→ Problem statement: Please write out the complete listing that follows, exactly as it reads.

→ Provided material:

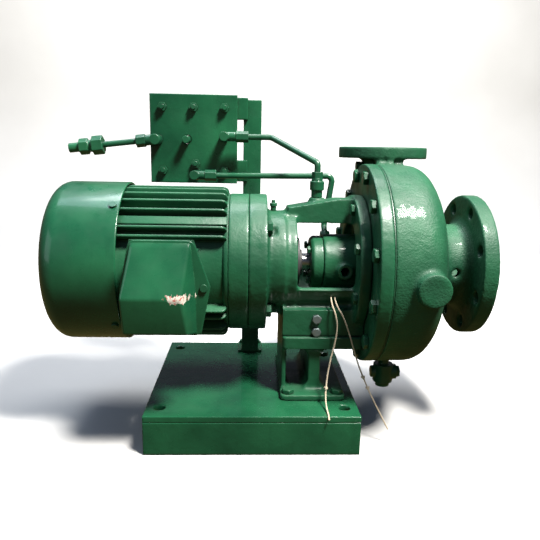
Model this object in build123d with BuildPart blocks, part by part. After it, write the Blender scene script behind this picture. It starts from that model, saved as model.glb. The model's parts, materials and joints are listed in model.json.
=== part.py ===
from build123d import *
import math
import os

# A close-coupled end-suction water pump on a boxed steel base, with its flush tubing
# and instrument panel. Millimetres, +Z up, +X along the shaft from motor to suction,
# origin at the centre of the base's underside.

os.makedirs("parts", exist_ok=True)

# ---- driving dimensions ----
clearance = 0.3          # between parts that only pass each other
running = 0.05           # radial gap of a turning fit

base_length = 324.0
base_width = 324.0
base_height = 62.0
base_plate = 10.0
base_wall = 8.0
base_hole = 18.0
base_hole_x = 282.0
base_hole_y = 262.0

shaft_height = 204.0     # above the base's top
shaft_y = -12.0
shaft_radius = 14.2875   # 1 1/8 in shaft
motor_shaft_radius = 17.5

foot_left = 44.0
foot_right = 146.0
foot_half_width = 96.0
foot_pad = 9.0
foot_drop = 105.0        # from the shaft's axis down to the top of the foot's ledge
foot_ledge_gap = 1.0     # between the ledge and the cover's flange
foot_ledge_left = 46.0
foot_ledge_half_width = 80.0
foot_ledge = 20.0
foot_web = 19.0
foot_web_x = 98.0
foot_flare = 9.0         # the web widens by this under the ledge and over the pad
foot_flare_height = 12.0
saddle_height = 43.0
saddle_half_width = 74.0

motor_left = -222.0      # fan-end face of the frame
motor_right = -39.0      # drive-end face of the frame
barrel_radius = 106.0
barrel_wall = 6.0
fin_height = 16.0
fin_thickness = 3.5
fin_count = 9            # above the motor, and as many below
fin_step = 10.0          # degrees between fins
side_fins = (55.0, 62.0)  # degrees from upright, beyond the plain strips
bell_length = 31.0
face_radius = 111.0      # C-face end shield and the adapter flange on it
face_bolt_circle = 184.15

cowl_left = -313.0
cowl_right = -198.0
cowl_radius = 127.0
cowl_hole = 7.0
cowl_hole_rings = ((10, 34), (16, 56), (22, 78))
cowl_wall = 3.0
cowl_bevel = 20.0

adapter_flange = 28.0
neck_radius = 85.0
neck_end = 67.0
neck_wall = 12.0
cradle_radius = 80.0
cradle_wall = 9.0
arm_bottom = 59.0        # height of the upper arm's underside above the shaft
frame_flange_left = 157.0
frame_flange_radius = 112.0

cover_left = 175.0       # cover flange's outer face
cover_flange = 20.0
casing_radius = 162.0
gasket = 1.5
casing_right = 290.0
casing_wall = 12.0
casing_bolt_inset = 16.0
casing_bolt_count = 12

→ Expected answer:
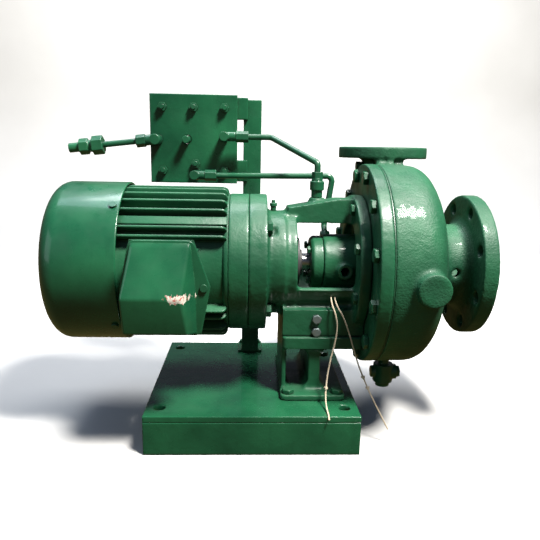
Model this object in build123d with BuildPart blocks, part by part. After it, write the Blender scene script behind this picture. It starts from that model, saved as model.glb. The model's parts, materials and joints are listed in model.json.
=== part.py ===
from build123d import *
import math
import os

# A close-coupled end-suction water pump on a boxed steel base, with its flush tubing
# and instrument panel. Millimetres, +Z up, +X along the shaft from motor to suction,
# origin at the centre of the base's underside.

os.makedirs("parts", exist_ok=True)

# ---- driving dimensions ----
clearance = 0.3          # between parts that only pass each other
running = 0.05           # radial gap of a turning fit

base_length = 324.0
base_width = 324.0
base_height = 62.0
base_plate = 10.0
base_wall = 8.0
base_hole = 18.0
base_hole_x = 282.0
base_hole_y = 262.0

shaft_height = 204.0     # above the base's top
shaft_y = -12.0
shaft_radius = 14.2875   # 1 1/8 in shaft
motor_shaft_radius = 17.5

foot_left = 44.0
foot_right = 146.0
foot_half_width = 96.0
foot_pad = 9.0
foot_drop = 105.0        # from the shaft's axis down to the top of the foot's ledge
foot_ledge_gap = 1.0     # between the ledge and the cover's flange
foot_ledge_left = 46.0
foot_ledge_half_width = 80.0
foot_ledge = 20.0
foot_web = 19.0
foot_web_x = 98.0
foot_flare = 9.0         # the web widens by this under the ledge and over the pad
foot_flare_height = 12.0
saddle_height = 43.0
saddle_half_width = 74.0

motor_left = -222.0      # fan-end face of the frame
motor_right = -39.0      # drive-end face of the frame
barrel_radius = 106.0
barrel_wall = 6.0
fin_height = 16.0
fin_thickness = 3.5
fin_count = 9            # above the motor, and as many below
fin_step = 10.0          # degrees between fins
side_fins = (55.0, 62.0)  # degrees from upright, beyond the plain strips
bell_length = 31.0
face_radius = 111.0      # C-face end shield and the adapter flange on it
face_bolt_circle = 184.15

cowl_left = -313.0
cowl_right = -198.0
cowl_radius = 127.0
cowl_hole = 7.0
cowl_hole_rings = ((10, 34), (16, 56), (22, 78))
cowl_wall = 3.0
cowl_bevel = 20.0

adapter_flange = 28.0
neck_radius = 85.0
neck_end = 67.0
neck_wall = 12.0
cradle_radius = 80.0
cradle_wall = 9.0
arm_bottom = 59.0        # height of the upper arm's underside above the shaft
frame_flange_left = 157.0
frame_flange_radius = 112.0

cover_left = 175.0       # cover flange's outer face
cover_flange = 20.0
casing_radius = 162.0
gasket = 1.5
casing_right = 290.0
casing_wall = 12.0
casing_bolt_inset = 16.0
casing_bolt_count = 12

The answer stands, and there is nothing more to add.